Taking a vein from your own experiences, you start your own business producing orphan drugs. Instead of running things like a business, you instead run production like its a research project and therefore cut out tons of extra spending on sales and middle management. This leaves technicians to do their work while what management workforce remains focuses on the legalese. The increased focus on production instead of sales is benefitted by your company's focus on treatment of specific illnesses for which you are the first to actively produce treatments for. Business goes well and before long you begin to produce more commonplace pharmaceuticals, yet your original model for how to run the biz spills over into everything else your rising company makes.

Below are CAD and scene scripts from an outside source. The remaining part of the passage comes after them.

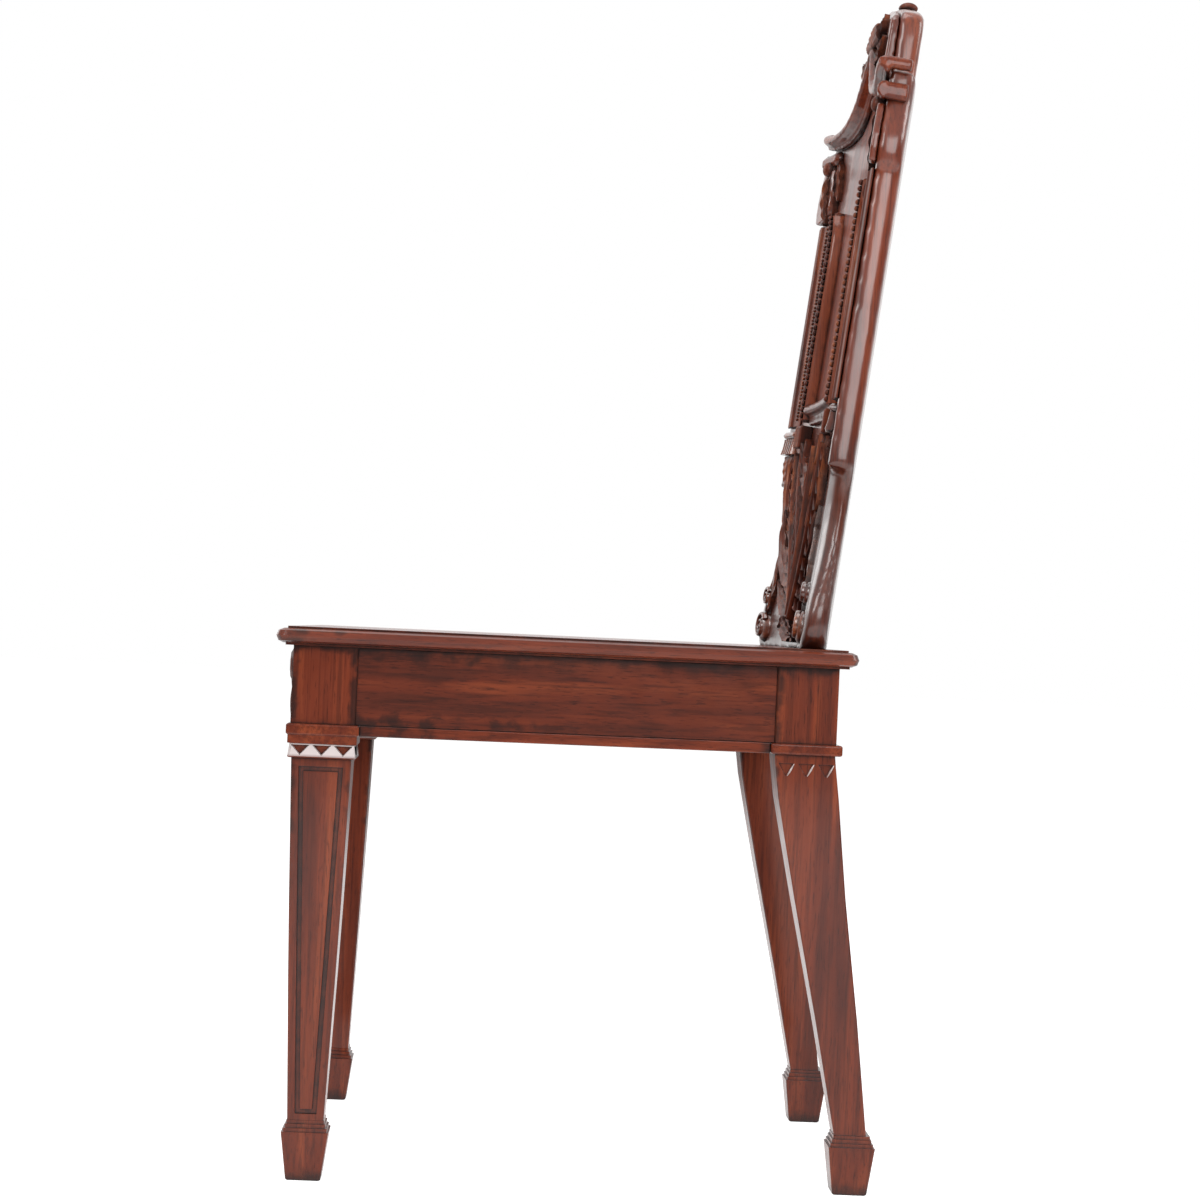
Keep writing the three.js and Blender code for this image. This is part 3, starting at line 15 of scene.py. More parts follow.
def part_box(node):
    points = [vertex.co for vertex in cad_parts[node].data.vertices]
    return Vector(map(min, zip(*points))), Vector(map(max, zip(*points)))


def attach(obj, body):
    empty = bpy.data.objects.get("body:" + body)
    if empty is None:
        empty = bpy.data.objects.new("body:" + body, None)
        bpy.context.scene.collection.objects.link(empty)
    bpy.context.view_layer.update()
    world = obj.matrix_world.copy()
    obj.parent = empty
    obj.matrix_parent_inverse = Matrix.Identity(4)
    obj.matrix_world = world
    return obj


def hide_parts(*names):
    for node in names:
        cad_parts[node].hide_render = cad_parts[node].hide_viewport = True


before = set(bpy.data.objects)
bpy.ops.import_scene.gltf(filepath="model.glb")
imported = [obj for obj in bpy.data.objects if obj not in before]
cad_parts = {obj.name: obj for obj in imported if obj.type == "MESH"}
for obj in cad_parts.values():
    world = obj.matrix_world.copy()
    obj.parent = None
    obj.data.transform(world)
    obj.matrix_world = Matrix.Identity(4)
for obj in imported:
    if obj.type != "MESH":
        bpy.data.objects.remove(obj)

LOG = logging.getLogger("hall_chair")
Point = tuple[float, float]
Colour = tuple[float, float, float]
Socket = bpy.types.NodeSocket
Material = bpy.types.Material

# The sRGB curve: the end and the slope of its straight foot, its offset and its power.
SRGB_KNEE, SRGB_FOOT, SRGB_OFFSET, SRGB_POWER = 0.04045, 12.92, 0.055, 2.4
# The Mix node's sockets for colours.
MIX_FIRST, MIX_SECOND, MIX_RESULT = 6, 7, 2

# Where a noise pattern starts to show and where it is full, and how strongly it then shows.
MIDDLE_SPAN = (0.3, 0.7)
STREAK_SPAN, STREAK_STRENGTH, STREAK_DIM = (0.46, 0.66), 0.45, 0.42
PORE_SPAN, PORE_STRENGTH, PORE_DIM = (0.58, 0.68), 0.5, 0.25
CLOUD_SPAN, CLOUD_STRENGTH, CLOUD_DIM = (0.4, 0.65), 0.22, 0.55
GRIME_SPAN, GRIME_STRENGTH = (0.5, 0.7), 0.3
RUST_SPAN, RUST_STRENGTH = (0.55, 0.7), 0.7
FIGURE_STOPS = (0.3, 0.5, 0.7)
# Openness of a recess: fully darkened by painted shade and wax, and clear of it.
RECESS_SPAN = (0.5, 0.95)
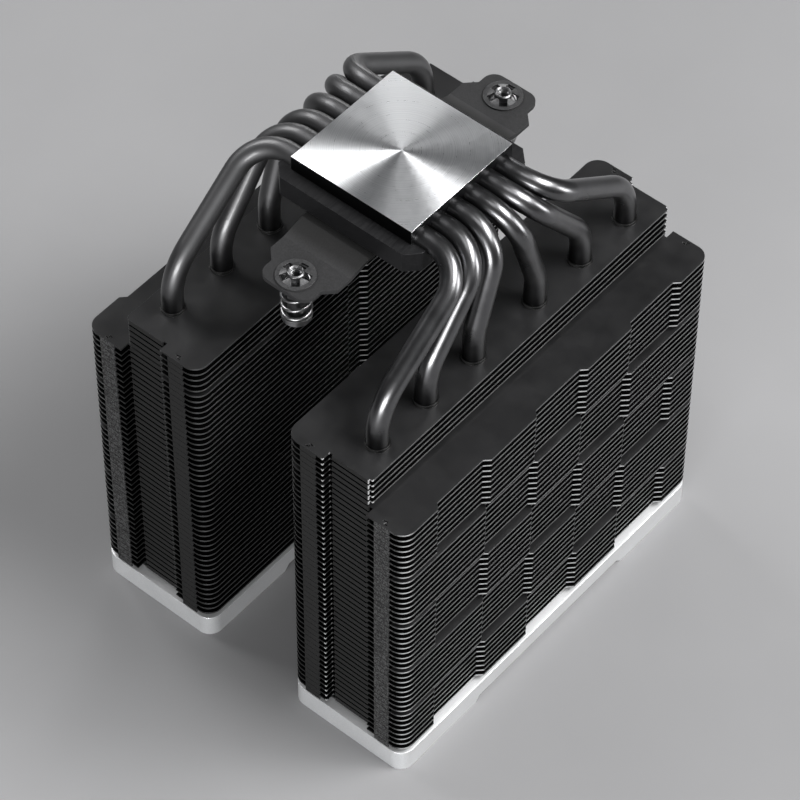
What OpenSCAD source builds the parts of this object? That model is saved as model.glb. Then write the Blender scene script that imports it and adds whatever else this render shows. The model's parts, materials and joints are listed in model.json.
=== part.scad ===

This series of events continues for some time and eventually you've become a permanent fixture on the global health care system which greatly benefits from it. The price of pharmaceuticals drops and equipment manufacturers can afford to produce simplified versions of their devices for developing countries. The stuff your organization makes reaches millions of more people than they did before. The entire new culture makes the entire process from diagnosis to recovery easier, cutting back on mistreatment and waste. You revel in the progress, which technically comes at the expense of a handful of formerly affluent CEOs. In order to help ease the tension between you and them, you frequently attend parties at their luxurious abodes. Of course, you organize the parties without them knowing and invite several hundred people whose lives you've changed for the better. These shindigs typically end with riot squads and tear gas breaking them up.
 
Death: You've got the best treatment that doctors and medicine could ever hope to provide! At worst, your systems give out when you're 99.
 
Last Words: "Dear diary: Today I got stuck in a ditch, fell into the toilet, and seem to be dying of a heart attack. I'm pleased to say these didn't all occur at once."